Up here at over 3,000 metres the season is short. The hut usually opens in mid-June and stays open until the first snows in September. Solar panels on the roof generate electricity – another thing for Peter to inspect and maintain. It's a spectacular place to work when he's balancing on ropes across the roof. And if it snows in summer – which does happen from time to time – he immediately clears the panels of snow so they can generate energy again as quickly as possible. The house is heated with wood and briquettes, though heating is limited to the two guest rooms, the kitchen and the winter room. That alone requires 4.5 tonnes of heating material. All flown up by helicopter.
The hut brings together guests from all over the world.
Running the house requires Katerina and Peter to work practically around the clock. But when they talk about their new life in the mountains, their eyes light up. They hope that their first season will be followed by several more years at the Brandenburger Haus.
It's a dog's life at the Brandenburger Haus.
The hut's cosy dining room is a great place to relax.

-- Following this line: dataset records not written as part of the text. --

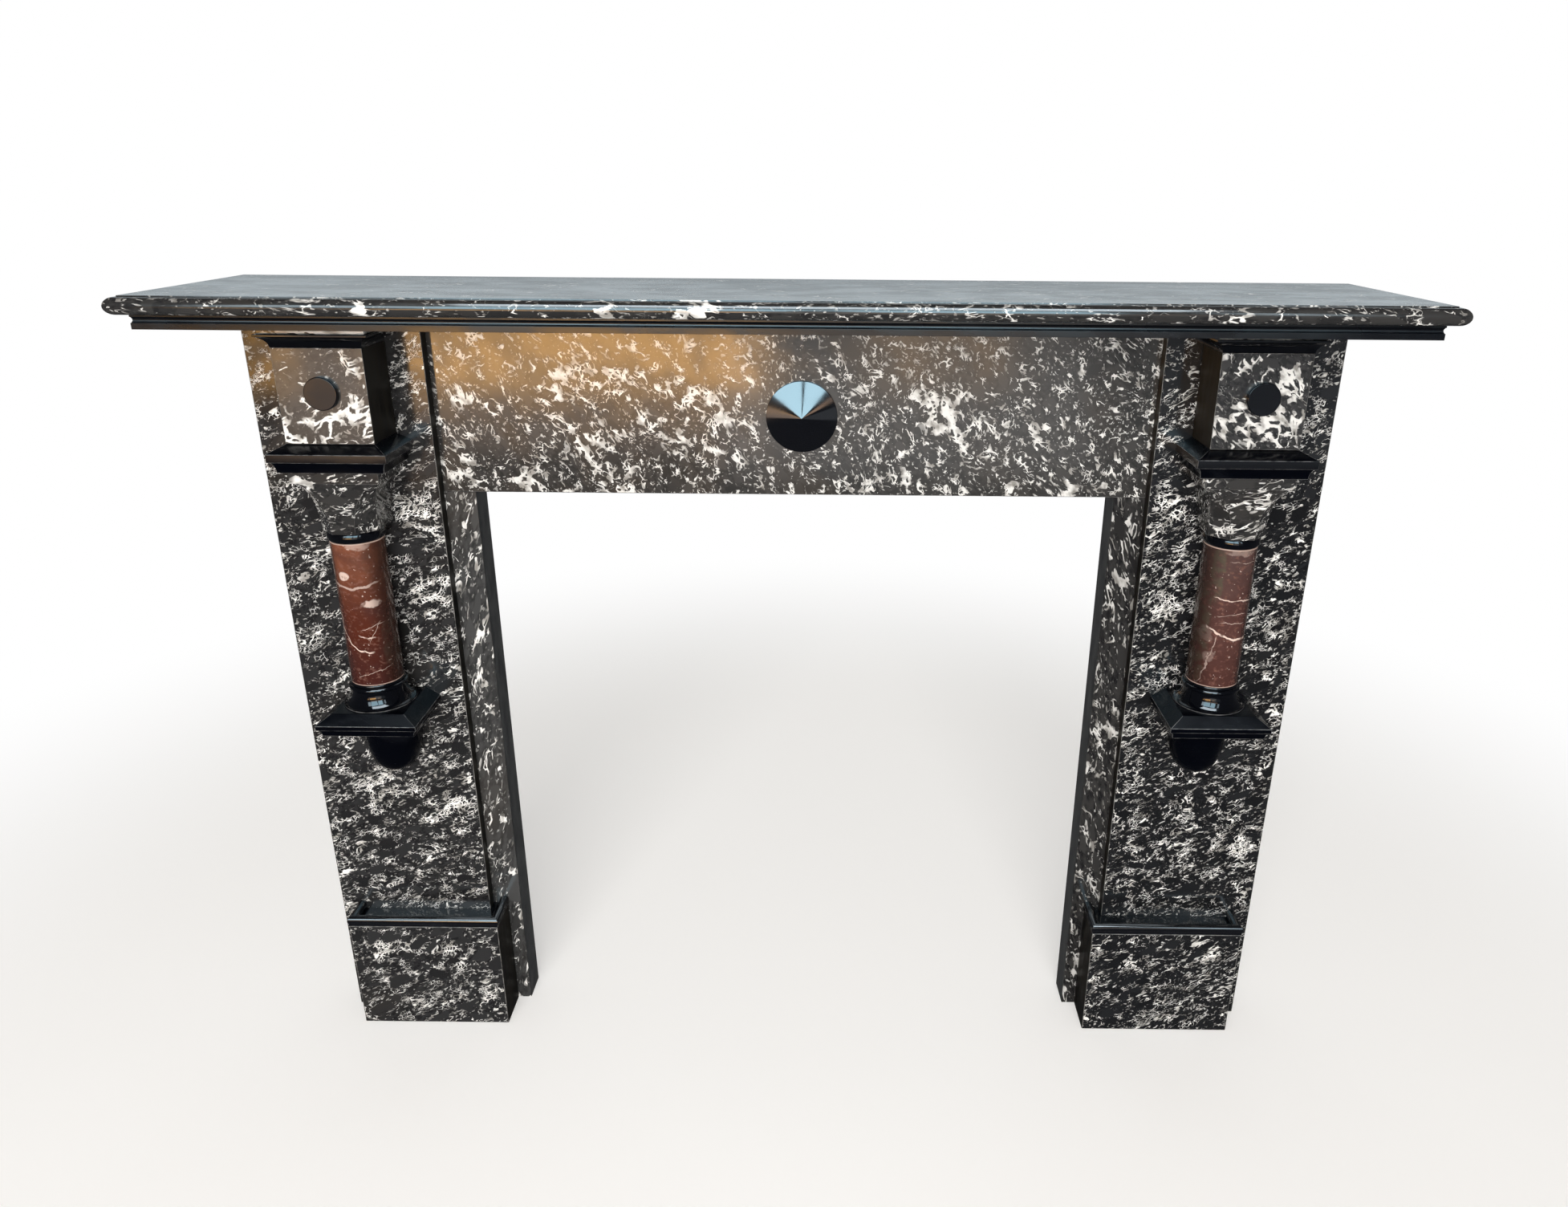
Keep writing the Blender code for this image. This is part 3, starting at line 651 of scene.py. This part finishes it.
# Roundels: flat discs of black marble, turned and polished, with a small bevel round the face,
# stuck on the middle of each corbel block.
ROUNDEL_BEVEL = 0.001
ROUNDEL_ARRIS = 0.0003
for name in SIDES:
    low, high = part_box(f"roundel_{name}")
    radius = (high.x - low.x) / 2
    thickness = high.y - low.y
    shoulder = thickness - ROUNDEL_BEVEL
    profile = [(radius, 0), (radius, shoulder), (radius - ROUNDEL_BEVEL, thickness)]
    disc = turn_piece(f"disc_{name}", profile)
    give_stones(disc, BLACK)
    put_in_place(disc, ((low.x + high.x) / 2, high.y, (low.z + high.z) / 2), FACING_OUT)
    ease_arrises(disc, ROUNDEL_ARRIS, 2)
    hand_over(disc, f"roundel_{name}")

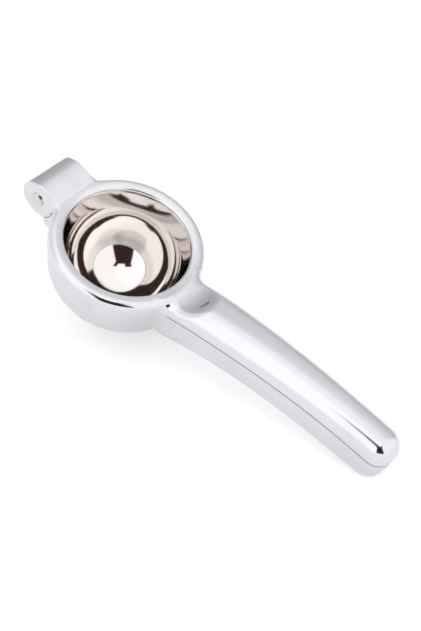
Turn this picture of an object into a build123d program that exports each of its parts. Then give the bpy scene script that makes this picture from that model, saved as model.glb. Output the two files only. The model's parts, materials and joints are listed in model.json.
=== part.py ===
from build123d import *

import os
from math import asin, atan2, cos, degrees, hypot, pi, radians, sin, sqrt

# Hinged citrus squeezer, in millimetres.
# It is drawn in the frame of its ring: the origin is the centre of the bowl's mouth, +X points to the
# handle's tip and +Z is up along the bowl's axis. At the end everything is turned to the way it lies
# on a table, on the strainer's bottom and the handle's tip, and the table becomes Z = 0.

# ---- driving dimensions ------------------------------------------------------------------------------

# press bowl: a deep drawn cup with a round bottom, its wall slightly drafted, its flange under the lip
mouth_radius = 31.0
bowl_inset = 0.1
bowl_draft = 1.1
bowl_wall = 1.0
bowl_base_radius = 2.0
bowl_straight = 10.2
flange_width = 2.4
flange_bend = 0.9

# upper ring
ring_band = 6.9
ring_crown = 2.0
ring_crown_inset = 3.0
ring_shoulder = 3.0
lip_height = 0.6
lip_fall = 0.6
lip_round = 0.8
lip_slope = 0.25
split_depth = 4.85
flange_clearance = 0.2

# lower ring
split_gap = 0.45
lower_ring_step = 0.9
lower_ring_bottom = -24.0
lower_ring_fall = 0.1
lower_ring_taper = 1.5
lower_ring_round = 3.0
throat_lap = 0.8

# strainer cup
press_clearance = 2.7
pulp_gap = 6.2
cup_wall = 0.9
cup_flange = 1.8
cup_seat_clearance = 0.3
cup_base_radius = 5.5
drain_radius = 1.6
drain_rows = 5
drain_pitch = 7.6

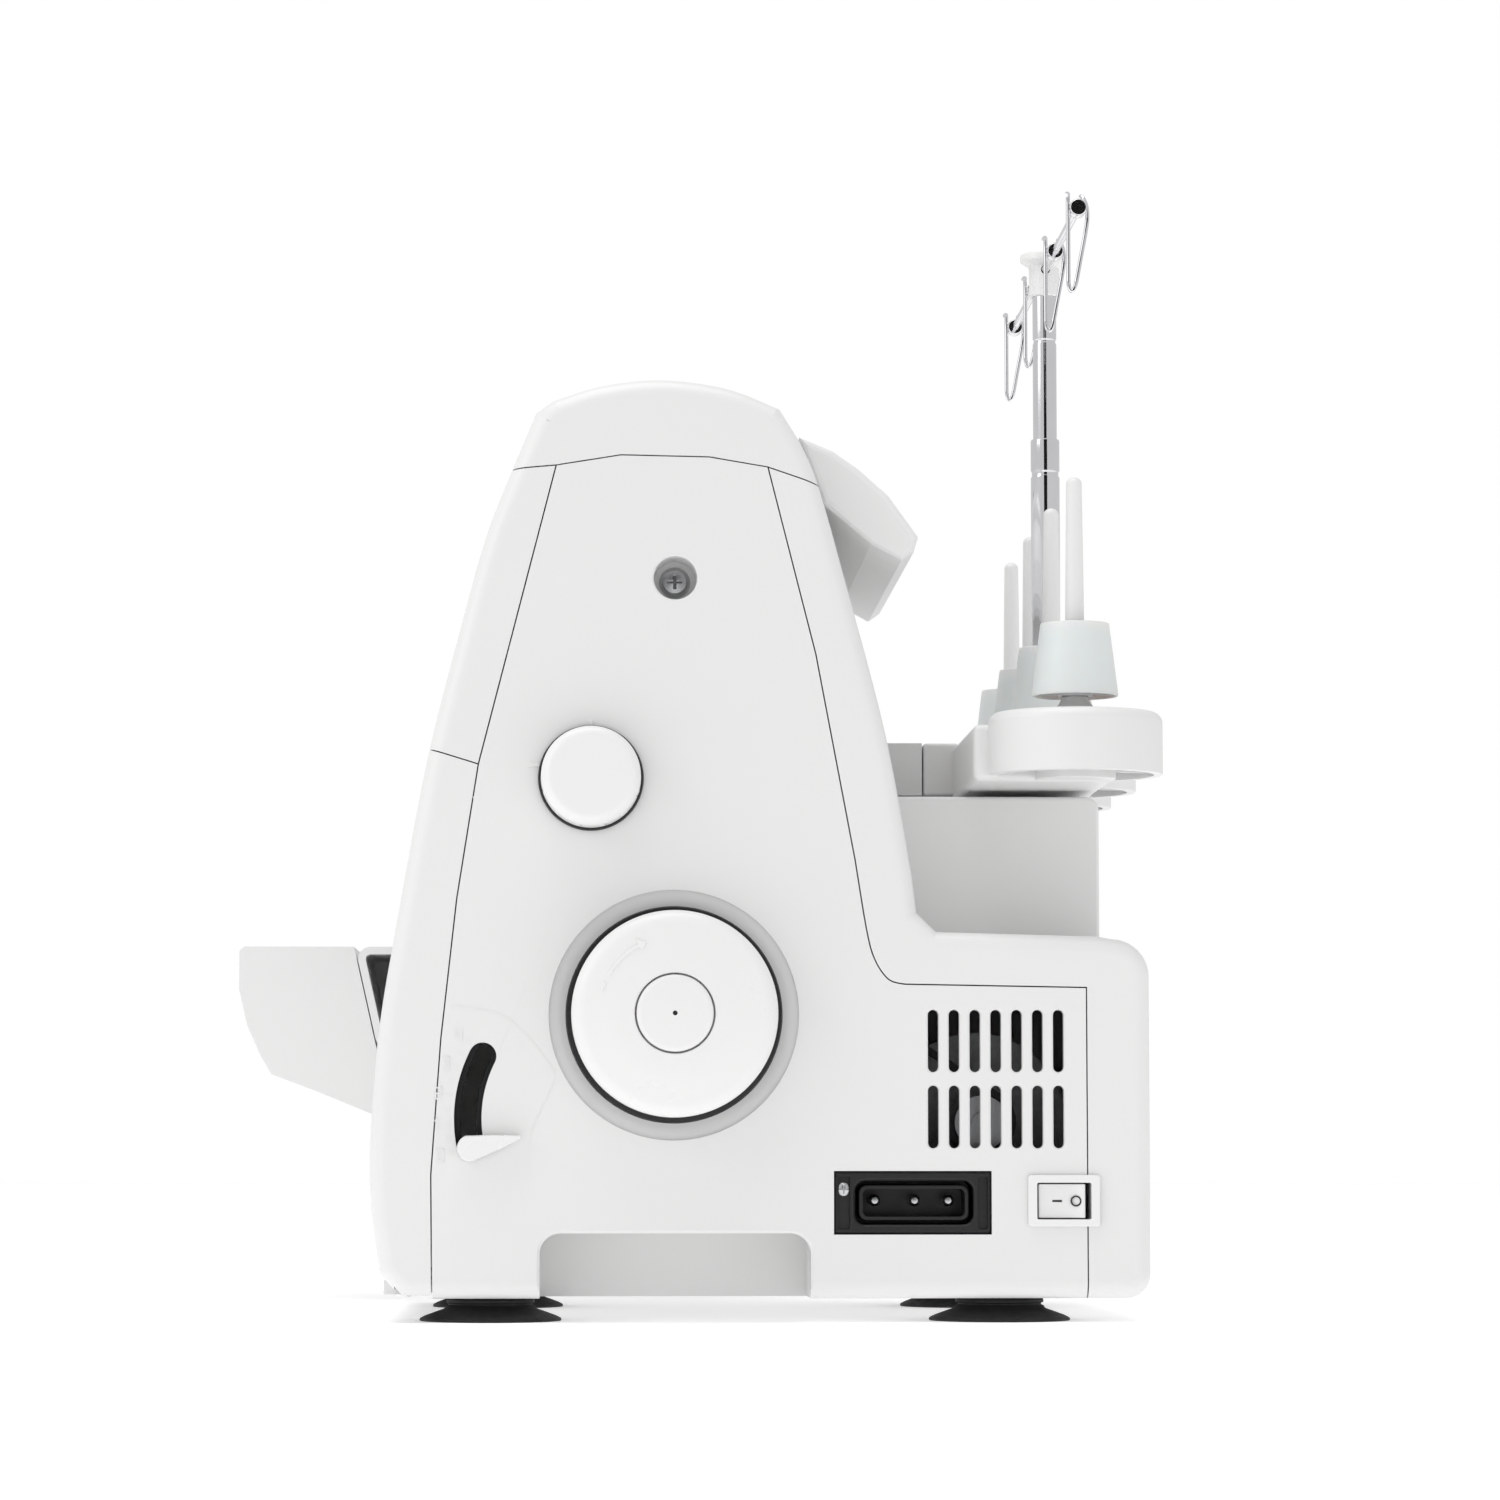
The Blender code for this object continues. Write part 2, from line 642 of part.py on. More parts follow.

And on those rare occasions when they do have an hour or two to themselves, they like to pull on their hiking boots and walk up onto the Dahmannspitze, the mountain right behind the hut. It only takes half an hour to get to the top. The mountain is named after the architect of the Brandenburger Haus, Richard Dahmann. It is a very beautiful and wonderfully easy-to-climb 3,000-metre peak – a summit that can be conquered before breakfast, if you fancy. Just one of the many advantages of living in a hut perched at 3,277 metres above sea level.